Quote the whole listing verbatim.

» **Information supplied**
:::

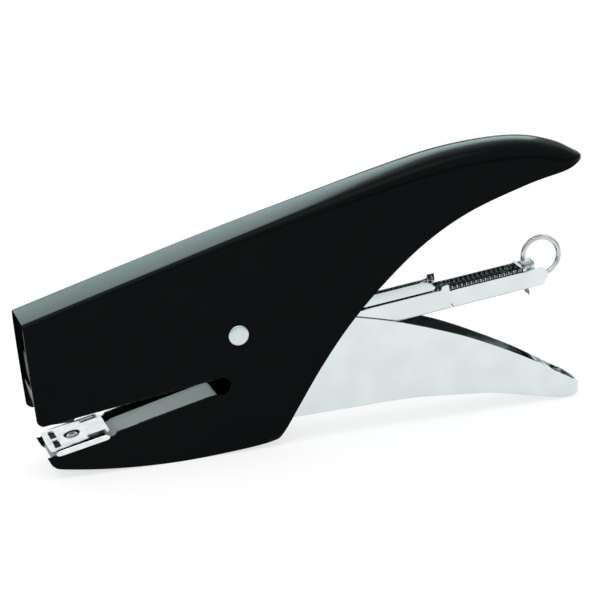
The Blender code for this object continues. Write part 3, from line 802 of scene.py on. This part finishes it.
        shoulder, top = self.shoulder(rear)
        low = height_at(rear, self.under)
        meet = self.throat_z + (0.5 * (top + low) - self.throat_z) * ramp(rear, end, end + 60.0)
        side = shoulder[-1, :, 1]
        shell.add_both(shoulder,
                       side_points(rear, side, top * (1 - v) + meet * v),
                       side_points(rear, side, meet * (1 - w) + low * w))
        return thicken(shell.build(), self.wall, edge=0.18)

    def make(self) -> None:
        """Build and dress the body."""
        dress(self.build(), ENAMEL, Part.BODY, "body_shell")


@dataclass
class LowerJaw:
    """The channel between the jaw plates, with the anvil, its clip and its rivet."""

    half: float = 7.95
    anvil_half: float = 7.9
    anvil_front: float = 1.6
    anvil_end: float = 20.9
    rivet_along: float = 10.0
    hole_radius: float = 2.3
    clip_half: float = 9.8
    sheet: float = 0.7

    def channel_piece(self) -> bpy.types.Object:
        """An inverted channel, stepped up behind the anvil, whose web turns down round its rear end.

        The skin narrows to slivers at its front corners, so its wall is not kept even.
        """
        along = spaced((1.4, 0), (20.0, 18), (24.0, 8), (55.0, 30))
        turn = np.linspace(78.0, 0.0, 9)[1:] * np.pi / 180.0
        centre = JAW_LINE.at(55.3, -2.7)
        round_end = centre + 2.2 * np.stack([np.cos(turn), np.sin(turn)], 1)
        drop = np.interp(along, [20.0, 24.0, 55.0], [-3.0, -1.7, -0.5])
        web = np.concatenate([JAW_LINE.at(along, drop), round_end])
        foot_x = np.concatenate([web[:len(along), 0] + 0.6, np.linspace(59.0, 60.6, len(turn))])
        foot = np.stack([foot_x, np.interp(foot_x, [6.0, 10.0, 22.0, 40.0, 56.4],
                                           [5.0, 4.4, 3.2, 4.2, 9.0])], 1)
        grid = channel(web, foot, self.half, 1.3)
        return thicken(Surface("jaw_channel_pressing").add(grid).build(), self.sheet, edge=0.1,
                       even=False)

    def anvil_half_at(self, along: np.ndarray) -> np.ndarray:
        """Half width of the anvil: round front corners, and a notch on each side."""
        corner = np.clip((self.anvil_front + 1.2 - along) / 1.2, 0.0, 1.0)
        notch = ramp(along, 14.2, 15.1) * (1.0 - ramp(along, 18.9, 19.8))
        tail = np.clip((along - self.anvil_end + 0.9) / 0.9, 0.0, 1.0)
        flare = 0.9 * np.interp(along, [self.anvil_front, 13.0], [1.0, 0.0]) \
            - 0.3 * ramp(along, 10.0, 14.0) * (1.0 - ramp(along, 18.0, 20.0))
        return (self.anvil_half + flare - 1.2 * (1.0 - np.sqrt(1.0 - corner ** 2)) - 2.0 * notch
                - 0.9 * (1.0 - np.sqrt(1.0 - tail ** 2)))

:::

» **The response**
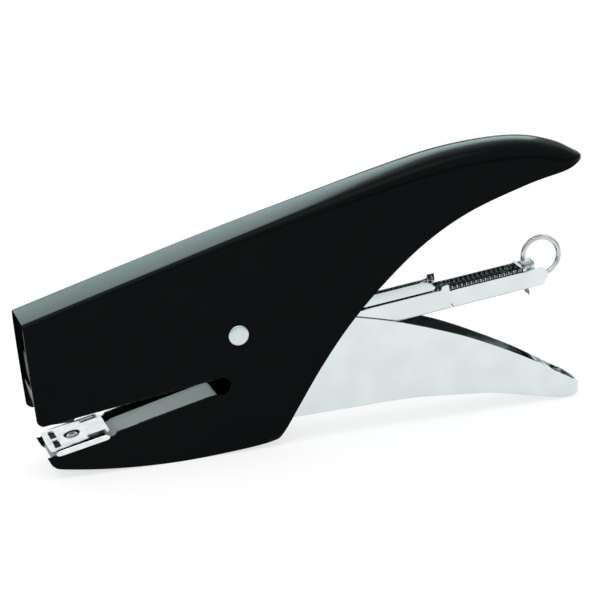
The Blender code for this object continues. Write part 3, from line 802 of scene.py on. This part finishes it.
        shoulder, top = self.shoulder(rear)
        low = height_at(rear, self.under)
        meet = self.throat_z + (0.5 * (top + low) - self.throat_z) * ramp(rear, end, end + 60.0)
        side = shoulder[-1, :, 1]
        shell.add_both(shoulder,
                       side_points(rear, side, top * (1 - v) + meet * v),
                       side_points(rear, side, meet * (1 - w) + low * w))
        return thicken(shell.build(), self.wall, edge=0.18)

    def make(self) -> None:
        """Build and dress the body."""
        dress(self.build(), ENAMEL, Part.BODY, "body_shell")


@dataclass
class LowerJaw:
    """The channel between the jaw plates, with the anvil, its clip and its rivet."""

    half: float = 7.95
    anvil_half: float = 7.9
    anvil_front: float = 1.6
    anvil_end: float = 20.9
    rivet_along: float = 10.0
    hole_radius: float = 2.3
    clip_half: float = 9.8
    sheet: float = 0.7

    def channel_piece(self) -> bpy.types.Object:
        """An inverted channel, stepped up behind the anvil, whose web turns down round its rear end.

        The skin narrows to slivers at its front corners, so its wall is not kept even.
        """
        along = spaced((1.4, 0), (20.0, 18), (24.0, 8), (55.0, 30))
        turn = np.linspace(78.0, 0.0, 9)[1:] * np.pi / 180.0
        centre = JAW_LINE.at(55.3, -2.7)
        round_end = centre + 2.2 * np.stack([np.cos(turn), np.sin(turn)], 1)
        drop = np.interp(along, [20.0, 24.0, 55.0], [-3.0, -1.7, -0.5])
        web = np.concatenate([JAW_LINE.at(along, drop), round_end])
        foot_x = np.concatenate([web[:len(along), 0] + 0.6, np.linspace(59.0, 60.6, len(turn))])
        foot = np.stack([foot_x, np.interp(foot_x, [6.0, 10.0, 22.0, 40.0, 56.4],
                                           [5.0, 4.4, 3.2, 4.2, 9.0])], 1)
        grid = channel(web, foot, self.half, 1.3)
        return thicken(Surface("jaw_channel_pressing").add(grid).build(), self.sheet, edge=0.1,
                       even=False)

    def anvil_half_at(self, along: np.ndarray) -> np.ndarray:
        """Half width of the anvil: round front corners, and a notch on each side."""
        corner = np.clip((self.anvil_front + 1.2 - along) / 1.2, 0.0, 1.0)
        notch = ramp(along, 14.2, 15.1) * (1.0 - ramp(along, 18.9, 19.8))
        tail = np.clip((along - self.anvil_end + 0.9) / 0.9, 0.0, 1.0)
        flare = 0.9 * np.interp(along, [self.anvil_front, 13.0], [1.0, 0.0]) \
            - 0.3 * ramp(along, 10.0, 14.0) * (1.0 - ramp(along, 18.0, 20.0))
        return (self.anvil_half + flare - 1.2 * (1.0 - np.sqrt(1.0 - corner ** 2)) - 2.0 * notch
                - 0.9 * (1.0 - np.sqrt(1.0 - tail ** 2)))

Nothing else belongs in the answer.